Ознакомившись с ответом Ремизова, Осоргин, уже в личном письме, обвинил писателя в творческом «кокетстве» и «обмане»: «Это для кого же пишется? Для „самого того, что пишется“? Нет, как раз для публики; даже не для читателя,
а именно для публики! <…> Творят во имя творчества, но для живых людей. <…> И незачем напрасно тревожить тень Толстого, который требовал и от себя и от других, чтобы писали для всех, для большинства, для массы, и как можно проще и понятнее. <…> Поэт не должен дорожить любовию народа, — но именно для народа творит поэт»[63]. Публикация мнений Осоргина и Ремизова сопровождалась коротким редакционным уведомлением: «Редакция „Чисел“, считая поставленный А. М. Ремизовым вопрос интересным и важным для современной литературы, обращается к читателям с предложением высказаться по этому поводу и просит присылать ответы в отдел анкет для помещения в следующей книге „Чисел“»[64].Дискуссия получила продолжение в реплике Е. Бакуниной «Для кого и для чего писать»[65]
, а также, очевидно, в обращении к писателю его старинной знакомой — З. Н. Гиппиус, которая призвала Ремизова начать, наконец, «шить простые платья, не фасонистые»[66]. Претензия подразумевала упрощение языка, изменение стиля и многое другое, что означало бы для Ремизова нарушение внутренних представлений, присущих его индивидуальности, другими словами, — измену самому себе. «Можно смиренно принять какой угодно жесткий отзыв, — отвечал он Гиппиус 8 марта 1932 года, — соглашаюсь на „выбор“ без всякий объяснений, но написать я могу только так, как пишется. Иногда мне кажется, что требование писать как-то не по-своему, идет от помутнения. Иногда же мне кажется, что причина глубже, что это „знамение времени“, это — блокада. Я давно это чувствую. И вот почему так верю в чудесное: меня, ненужного человека, как-то оберегает и, несмотря ни на что, я пишу. Конечно, всегда может случиться, что „последний раз“ прошел, и больше не будут печатать. Но я не хочу так думать, не из малодушия, а из упорства. А писать я могу только так, как пишу»[67].Новаторское изменение традиционных (и прежде всего, реалистических) форм литературного и художественного творчества первой четверти XX столетия, сегодня традиционно определяется как модернизм.

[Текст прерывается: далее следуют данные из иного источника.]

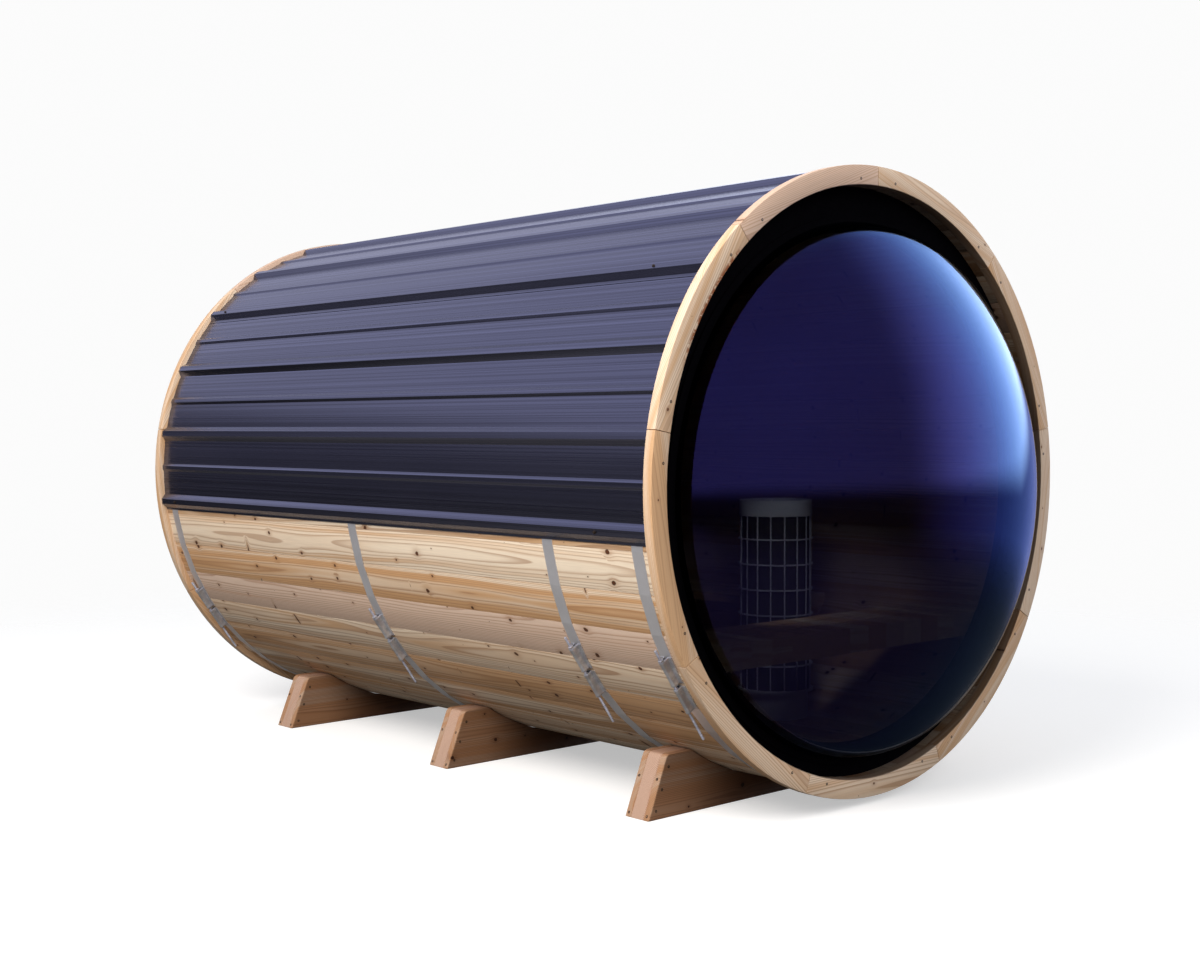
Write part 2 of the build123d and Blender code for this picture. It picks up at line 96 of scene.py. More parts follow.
def corner_curve(start, corner, end, steps):
    """A curve from start to end that bends at a corner: (1-t)^2 start + 2t(1-t) corner + t^2 end."""
    t = np.linspace(0, 1, steps).reshape(-1, 1)
    return start * (1 - t) ** 2 + corner * 2 * t * (1 - t) + end * t**2


def eased(outline, radius):
    """Rounds the corners of a closed outline, an array of corners and XY. Each corner becomes a
    curve of three points from one edge to the next."""
    back = np.roll(outline, 1, 0) - outline
    ahead = np.roll(outline, -1, 0) - outline
    start = outline + back / np.linalg.norm(back, axis=1, keepdims=True) * radius
    end = outline + ahead / np.linalg.norm(ahead, axis=1, keepdims=True) * radius
    return corner_curve(start[:, None], outline[:, None], end[:, None], 3).reshape(-1, 2)


def place_piece(name, mesh, material, slot, *nodes, smooth_angle=30):
    """Puts a finished mesh in the scene: its faces outwards, edges under the angle smooth, riding
    on the barrel and standing for the nodes it replaces."""
    work = bmesh.new()
    work.from_mesh(mesh)
    bmesh.ops.recalc_face_normals(work, faces=work.faces)
    work.to_mesh(mesh)
    work.free()
    mesh.polygons.foreach_set("use_smooth", np.ones(len(mesh.polygons), bool))
    mesh.set_sharp_from_angle(angle=radians(smooth_angle))
    mesh.name = name
    mesh.materials.append(material)
    piece = bpy.data.objects.new(name, mesh)
    bpy.context.scene.collection.objects.link(piece)
    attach(piece, "root")
    if nodes:
        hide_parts(*nodes)


def mark_grain(mesh, grain, tone):
    """Stores each point's place in its own board, and the board's tone, for the wood to read."""
    places = mesh.attributes.new("grain", "FLOAT_VECTOR", "POINT")
    places.data.foreach_set("vector", grain.astype(np.float32).ravel())
    tones = mesh.attributes.new("tone", "FLOAT", "POINT")
    tones.data.foreach_set("value", tone.astype(np.float32).ravel())


def put(tree, kind, *values, out=0, **settings):
    """Adds a shader node. Values go to its inputs in order: a socket is joined and a number set."""
    node = tree.nodes.new("ShaderNode" + kind)
    for name, value in settings.items():
        setattr(node, name, value)
    for place, value in enumerate(values):
        if isinstance(value, bpy.types.NodeSocket):
            tree.links.new(value, node.inputs[place])
        elif value is not None:
            node.inputs[place].default_value = value
    return node.outputs[out]


def reckon(tree, operation, *values):
    """Any sum of one or more shader values."""
    return put(tree, "Math", *values, operation=operation)


def times(tree, one, other):
    """The product of two shader values."""
    return reckon(tree, "MULTIPLY", one, other)


def less(tree, whole, part):
    """One shader value less another."""
    return reckon(tree, "SUBTRACT", whole, part)


def own_place(tree):
    """A point's place in metres, as its mesh has it."""
    return put(tree, "TexCoord", out=3)


def split(tree, place):
    """The X, Y and Z of a place."""
    return tuple(put(tree, "SeparateXYZ", place).node.outputs)


def scaled(tree, place, scale):
    """A place with its X, Y and Z each multiplied."""
    return put(tree, "VectorMath", place, scale, operation="MULTIPLY")


def length_of(tree, place):
    """How far a place is from zero."""
    return put(tree, "VectorMath", place, out=1, operation="LENGTH")


def noise(tree, place, scale, detail, roughness, out=0):
    """Soft noise that is mostly between 0.3 and 0.7."""
    return put(tree, "TexNoise", place, None, scale, detail, roughness, out=out)


def spread(tree, value, low, high):
    """Carries the usual span of noise, 0.3 to 0.7, onto low to high."""
    return put(tree, "MapRange", value, 0.3, 0.7, low, high)


def ease_between(tree, value, low, high):
    """0 below low, 1 above high, and a smooth step between."""
    return put(tree, "MapRange", value, low, high, 0.0, 1.0, interpolation_type="SMOOTHSTEP")


def stain(tree, amount, under, over, kind="MIX"):
    """One colour laid over another. The Mix node's colours are its seventh and eighth inputs."""
    unused = [None] * 5
    return put(tree, "Mix", amount, *unused, under, over, out=2, data_type="RGBA", blend_type=kind)


def colour(red, green, blue):
    """A colour from its 0 to 255 screen values, as light."""
    share = np.array((red, green, blue)) / 255
    light = np.where(share <= 0.04045, share / 12.92, ((share + 0.055) / 1.055) ** 2.4)
    return (*light.tolist(), 1.0)


def new_group(name, inputs, outputs):
    """An empty shader group with named sockets, and its input and output nodes."""
    group = bpy.data.node_groups.new(name, "ShaderNodeTree")
    for way, sockets in (("INPUT", inputs), ("OUTPUT", outputs)):
        for title, kind in sockets:
            group.interface.new_socket(title, in_out=way, socket_type="NodeSocket" + kind)
    return group, group.nodes.new("NodeGroupInput"), group.nodes.new("NodeGroupOutput")


# The wood group reads a place in the board in metres: along the grain, across it, and through it
# from the tree's heart. A knot may stand in each knot cell: its shape, its size and the halo where
# the grain bends round it come first.

wood_group, wood_in, wood_out = new_group(
    "sawn_softwood",
    [("Grain", "Vector"), ("Tone", "Float"), ("Cream", "Color"), ("Honey", "Color"),
     ("Line", "Color"), ("Knot", "Color"), ("Knots", "Float")],
    [("Color", "Color"), ("Roughness", "Float"), ("Height", "Float")],
)
tree = wood_group
grain, board_tone = wood_in.outputs["Grain"], wood_in.outputs["Tone"]
knot_cell = (0.21, 0.075, 1.0)
clear_share = 0.34
knot_growth = 0.0125
least_knot = 0.0002
faint_knot = 0.0006
spike_above = 0.90
round_shape = (0.85, 1.0, 1.0)
spike_shape = (1.5, 0.26, 1.0)
cell = scaled(tree, grain, tuple(1 / side for side in knot_cell))
knot_seed = put(tree, "TexVoronoi", cell, None, 1.0, voronoi_dimensions="2D").node.outputs
away = put(tree, "VectorMath", cell, knot_seed["Position"], operation="SUBTRACT")
away = scaled(tree, away, (knot_cell[0], knot_cell[1], 0.0))
chance = put(tree, "SeparateColor", knot_seed["Color"]).node.outputs
spike = reckon(tree, "GREATER_THAN", chance[1], spike_above)
knot_room = times(tree, wood_in.outputs["Knots"], knot_growth)
knot_size = times(tree, less(tree, chance[0], clear_share), knot_room)
knot_size = reckon(tree, "MAXIMUM", knot_size, least_knot)
shape = put(tree, "Mix", spike, None, None, None, round_shape, spike_shape, out=1, data_type="VECTOR")
ripple = noise(tree, grain, 90.0, 2.0, 0.6)
reach = reckon(tree, "DIVIDE", length_of(tree, scaled(tree, away, shape)), knot_size)
reach = reckon(tree, "ADD", reach, times(tree, less(tree, ripple, 0.5), 0.9))
reach_squared = reckon(tree, "POWER", reckon(tree, "MAXIMUM", reach, 0.0), 2.0)
halo = reckon(tree, "EXPONENT", times(tree, reach_squared, -0.13))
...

Еще в 1900-е годы А. М. Ремизова, как представителя нового поколения, стали называть «модернистом»; аналогичным образом творческий метод Ремизова называется и в современной филологии. Хотя содержательная характеристика термина не могла не измениться, однако модернизм по-прежнему остается «всеобъемлющей» дефиницией творчества писателя[68]. В это понятие вкладываются и представление о промежуточном положении Ремизова (по метафорическому определению X. Вашкелевич, — «модернистского старовера»[69]) между символизмом и реализмом[70], и его так называемый «неореализм». Однако если считать модернизм типичным способом отбора, обобщения, эстетической оценки и образного воплощения жизненного материала, связанным со способом его познания и преобразования, то более размытую характеристику ремизовского творческого метода трудно придумать[71].Существует еще одна система эстетических ценностей культуры первой половины 20-го столетия — авангардизм,
которая, будучи близкой модернизму[72], переносит акцент инновационности в область творческого поведения. Авангардизм объединяет экспериментальные и предельно индивидуализированные поиски, связанные с отказом от традиции, с самоценным поиском выразительных художественных средств, опосредованных субъективизмом и культом случайного, стремлением к оригинальной и зачастую эпатажной новизне выразительных средств. В случае с Ремизовым обращает на себя внимание графическая составляющая его вербального творчества, а также особенное внимание писателя к «звучащему» слову. По-своему глубоко закономерно сближение писателя (хотя и кратковременное, приходящееся на конец 1900-х годов) с русскими авангардистами — представителями раннего футуризма: братьями В. и Д. Бурлюками, В. Хлебниковым, Е. Гуро, А. Крученых[73]. В пользу авангардизма говорит и то обстоятельство, что «Ремизова в эмиграции более высоко ценили представители французского авангарда, читавшие его в переводе, как модерниста мирового масштаба, нежели русские эмигранты…»[74].